By the early 1960s, Hayman became a silent partner in a small clothing store located on Dayton Way, off Rodeo Drive. In 1962, he bought out his partners, soon devoting his full energies to creating the landmark that became Giorgio Beverly Hills and, later, FRED HAYMAN Beverly Hills.  Hayman recalls, “Rodeo Dr. was a lovely street. It had so much charm. It had more individual merchants. It had a bakery shop, a toy store—it was much more of a community street than it is today. Now it’s an international street.”

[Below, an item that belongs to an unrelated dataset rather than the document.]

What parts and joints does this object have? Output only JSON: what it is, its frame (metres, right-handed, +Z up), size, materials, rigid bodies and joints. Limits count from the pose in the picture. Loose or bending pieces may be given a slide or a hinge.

Occupying the prime corner of Rodeo Drive, Hayman drew on his experience in the hotel business to create an environment that would “entertain customers in grand style”. His unique and innovative merchandising approach focused on unprecedented service. His individualized notes of thanks to his customers became a tradition attesting to his ingenious approach to marketing.  Hayman explains, “I have always liked marketing a lot. I like exploring differences. I think you should differentiate yourself and not be like everybody else—it’s boring.” He continues, “It’s boring to go by the book. If you are creative in any way, you should express yourself—that’s what I did!
He introduced fashions of then relatively unknown and talented designers, including Halston, Giorgio Sant’Angelo and Thea Porter, among many others.  With a client list boasting the most recognizable names from the worlds of entertainment, politics, sports and the arts, it was not unusual to spot a myriad of celebrated faces on any given day at the bustling Beverly Hills boutique. Yet it also remained the store where the local clientele shopped. He created an atmosphere that was so convivial, that Hayman recalls, “My store was always filled with stars. There were stars that sat there all day. It was interesting for them and they weren’t afraid of the people. They were at home there.”